6 Concepts to Teach Your Child to be an Upstander

Dec 20, 2016

As parents, our job is to teach our children to be upstanding citizens, modeling the behavior we wish to see our children exhibit. From a technological standpoint, responsible digital citizenship is a parent’s job to teach, and it extends far beyond simple Internet etiquette. An integral lesson of digital citizenship is understanding what an upstander is, and continually working towards being an upstander.

Do unto others
I raise my son by the Golden Rule, and while he’s still very young, the Golden Rule applies to his dealings with others, both virtually and in-person. Being an upstander goes beyond the old, “Do unto others as you would have them do unto you” phrase, it’s about behaving in a righteous way, no matter the actions of others.

If I were to ask you to name all of the different ways children are cyberbullied, could you? Educate yourself about cyberbullying, and its many forms, and teach your child how to handle cyberbullying situations, as both a target and an innocent bystander. The best way to prevent cyberbullying is to be armed with knowledge.

Don’t engage
If you want to stop cyberbullying, teach your child to refuse to take part in it. That inappropriate photo of a classmate, being passed around via text message, ends up in your child’s inbox; how will your child respond?

We all want our children to respond to receiving an inappropriate photograph of a classmate, by reporting it to us or another adult.
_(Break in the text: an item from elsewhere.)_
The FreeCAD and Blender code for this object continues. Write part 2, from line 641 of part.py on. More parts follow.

But what if they don’t receive the photo themselves, and is instead shared with them by a classmate? Will your child respond by reporting the photograph? An upstander reports any type of bullying behavior to the appropriate authority, whether or not the perpetrator and/ or victim is his friend. Upstanders aim to prevent and even stop cyberbullying by doing the right thing.
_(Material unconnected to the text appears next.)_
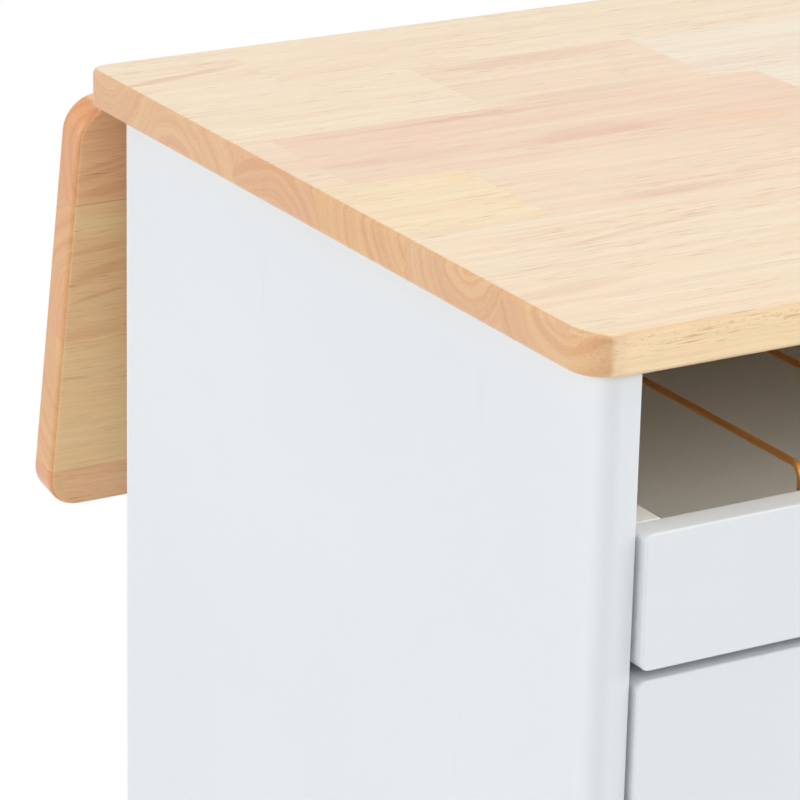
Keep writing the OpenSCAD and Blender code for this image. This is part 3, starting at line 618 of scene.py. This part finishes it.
def lacquer_material(name, colour, roughness):
    """Lacquer with a fine orange peel, and faint marks drawn down it by the brush."""
    material, nodes, shader, position = new_material(name)
    fine = use_group(nodes, "fine surface", Position=position.outputs["Object"], Scale=420.0)
    drift = nodes.ease(fine["Drift"], 0.3, 0.7, 0.985, 1.01)
    tint = nodes.shade((*colour, 1), drift)
    nodes.put(shader.inputs["Base Color"], nodes.tone(fine["Smudge"], tint, (0.955, 0.96, 0.965)))
    nodes.put(shader.inputs["Roughness"],
              nodes.ease(fine["Drift"], 0.3, 0.7, roughness - 0.03, roughness + 0.04))
    bump(nodes, shader, fine["Height"], 0.00004, 0.35)
    return material


def metal_material(name, colour, roughness, stretch, depth, metallic=1.0):
    """Metal with fine marks, drawn out along one axis by stretch."""
    material, nodes, shader, position = new_material(name)
    at = nodes.vector("MULTIPLY", position.outputs["Object"], stretch)
    fine = use_group(nodes, "fine surface", Position=at, Scale=300.0)
    drift = nodes.ease(fine["Height"], 0.25, 0.75, 1 - depth, 1.0)
    nodes.put(shader.inputs["Base Color"], nodes.shade((*colour, 1), drift))
    shader.inputs["Metallic"].default_value = metallic
    nodes.put(shader.inputs["Roughness"],
              nodes.ease(fine["Height"], 0.2, 0.8, roughness - 0.06, roughness + 0.08))
    bump(nodes, shader, fine["Height"], 0.00003, 0.4)
    return material


def plastic_material(name, colour, roughness):
    """Moulded plastic with a fine grain."""
    material, nodes, shader, position = new_material(name)
    fine = use_group(nodes, "fine surface", Position=position.outputs["Object"], Scale=900.0)
    drift = nodes.ease(fine["Height"], 0.3, 0.7, 0.93, 1.05)
    nodes.put(shader.inputs["Base Color"], nodes.shade((*colour, 1), drift))
    nodes.put(shader.inputs["Roughness"],
              nodes.ease(fine["Drift"], 0.3, 0.7, roughness - 0.05, roughness + 0.05))
    bump(nodes, shader, fine["Height"], 0.00006, 0.5)
    return material


def finish(name):
    """The new material for a slot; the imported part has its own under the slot's plain name."""
    return bpy.data.materials["island " + name]


def repaint(node_name, material):
    """Gives a CAD node that stays in view its material."""
    for material_slot in frame["nodes"][node_name].material_slots:
        material_slot.material = material


# ---- boards of glued staves ----

# Blocks of the worktop's staves from front to back, as far as the photograph shows them: for each
# block the distance from the left end to its right end, its tint, and the pith's place from the
# stave's middle and the board's underside, all in millimetres, then how far the pith leans.
WORKTOP_STAVES = [
    [(232, "cream", -9, 32, 0.01)],
    [(266, "cream", -10, 28, 0.02)],
    [(69, "yellow", -52, 34, 0.03), (380, "peach", 30, -16, 0.05)],
    [(17, "peach", 4, -32, 0.02), (270, "pink", -16, 2, 0.11), (520, "pale", 20, -30, 0.02)],
    [(128, "cream", 20, -25, 0.04), (247, "peach", -40, -22, 0.03), (560, "pale", 14, -34, 0.01)],
    [(66, "cream", 14, 33, 0.09), (388, "cream", -24, -18, 0.02)],
]
# The leaf's tints carry painted warm bounce light from the shade under it, so the same wood looks
# redder than the worktop.
LEAF_STAVES = [
    [(310, "russet", 6, -8, 0.12)],
    [(420, "tan", 30, -30, 0.03)],
    [(280, "honey", -34, -18, 0.04)],
    [(360, "russet", 30, 30, 0.02)],
]
# Tints of the blocks out of the picture, and the seed that draws them.
WORKTOP_TINTS = ("cream", "cream", "pale", "peach", "pink", "yellow")
WORKTOP_SEED = 3
LEAF_TINTS = ("tan", "russet", "honey", "tan")
LEAF_SEED = 8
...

Upstanders try to influence their peers to do the right thing. That picture that’s making rounds? Well, an upstander would attempt to convince her friend to report it, and the person who sent it to them. Teach your child to model upstanding behavior for others, in an effort to influence their peers to do the right thing.

Embrace differences
Perhaps one of the greatest ways to prevent cyberbullying is by teaching our children to embrace people’s differences and to make friends outside of their immediate circle. I often share my own story of being “label-less”. I was never so aware of my status as “uncategorized” as I was at my sixteenth birthday party. Looking down at my backyard from our second story deck, all I could see were tiny clusters of people scattered around the yard. As an academic, athlete, musician, and devout teen, my friends were from different high schools, different grades, and different cliques. I was not easily molded, and I hope my son is the same. Teaching our children to befriend and embrace all different types of people helps us raise socially responsible young adults.